Just a few of those images would begin to challenge the idea that Vermont is only white. Just a few of those images would give our neighbors and my children a chance to see themselves reflected in Vermont’s promotional images.

A new book available at the Vermont History Society, Vermont for the Vermonters, A History of Eugenics in the Green Mountain State by Mercedes de Guardiola shows that we have a deep history of creating a white state – that it is not by nature, but by design. You can also find Repeopling of Vermont, the Paradox of Development in the Twentieth Century by Paul M. Searls at the VHS, which shows how some of our neighbors, through no fault of their own, were invited to Vermont to perpetuate its whiteness. This might help us to understand the historical policies that made it easier for hard working white people to create generational wealth when equally hard-working Indigenous and Black people had to struggle against institutional barriers that included outright extermination.

There is work to be done to acknowledge those wrongs.
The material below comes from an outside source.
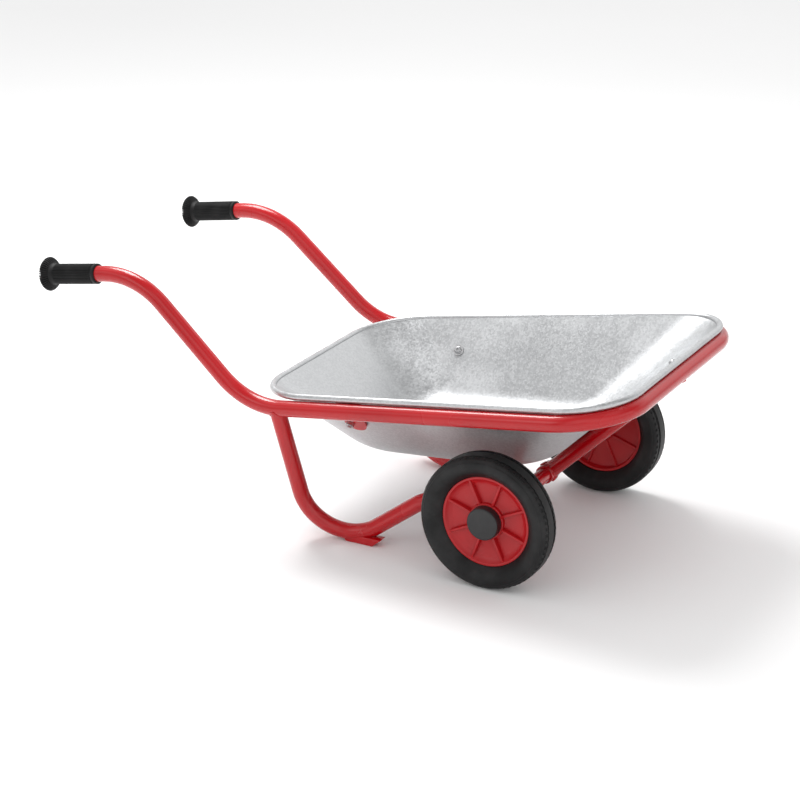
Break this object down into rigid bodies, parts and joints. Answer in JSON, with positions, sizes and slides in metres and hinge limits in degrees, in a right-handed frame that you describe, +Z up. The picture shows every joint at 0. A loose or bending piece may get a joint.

There is work to be done to change uninviting images like Green Mountain’s Chieftain sports team name.

There is work to be done to challenge the idea that Vermont will always be “just white.” When we do this work, Vermonters of all colors, generational and more recently arrived, can care for our families and elders and build a future of resilience in the face of racism and hurricanes, budget crisis and bigotry. We can all enjoy Vermont’s beauty.

One first step is to admit that using the “well, Vermont is white” excuse is a barrier that we must tear down.

Sara Stowell is a resident of Proctorsville.